Change #1041030 merged by Muehlenhoff:

[operations/homer/public@master] Change ping host in codfw to ping2004

https://gerrit.wikimedia.org/r/1041030

The routers in codfw have been reconfigured to use ping2004 (confirmed with tcpdump) instead of ping2003.

Change #1041687 had a related patch set uploaded (by Muehlenhoff; author: Muehlenhoff):

[operations/homer/public@master] Change ping host in codfw to ping1004

https://gerrit.wikimedia.org/r/1041687

Change #1041687 merged by Muehlenhoff:

[operations/homer/public@master] Change ping host in codfw to ping1004

https://gerrit.wikimedia.org/r/1041687

The routers in eqiad have been reconfigured to use ping1004 (confirmed with tcpdump) instead of ping1003. I'll decom the old nodes on Friday.

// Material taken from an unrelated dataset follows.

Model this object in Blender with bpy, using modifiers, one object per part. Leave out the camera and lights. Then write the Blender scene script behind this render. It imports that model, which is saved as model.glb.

cookbooks.sre.hosts.decommission executed by jmm@cumin2002 for hosts: ping2003.codfw.wmnet

  • ping2003.codfw.wmnet (PASS)
    • Downtimed host on Icinga/Alertmanager
    • Found Ganeti VM
    • VM shutdown
    • Started forced sync of VMs in Ganeti cluster codfw to Netbox
    • Removed from DebMonitor
    • Removed from Puppet master and PuppetDB
    • VM removed
    • Started forced sync of VMs in Ganeti cluster codfw to Netbox

Change #1043597 had a related patch set uploaded (by Muehlenhoff; author: Muehlenhoff):

[operations/puppet@production] Remove old ping hosts from site.pp

https://gerrit.wikimedia.org/r/1043597

Change #1043597 merged by Muehlenhoff:

[operations/puppet@production] Remove old ping hosts from site.pp

https://gerrit.wikimedia.org/r/1043597

cookbooks.sre.hosts.decommission executed by jmm@cumin2002 for hosts: ping1003.eqiad.wmnet

  • ping1003.eqiad.wmnet (PASS)
    • Downtimed host on Icinga/Alertmanager
    • Found Ganeti VM
    • VM shutdown
    • Started forced sync of VMs in Ganeti cluster eqiad to Netbox
    • Removed from DebMonitor
    • Removed from Puppet master and PuppetDB
    • VM removed
    • Started forced sync of VMs in Ganeti cluster eqiad to Netbox

The old ping servers have been decommed, closing.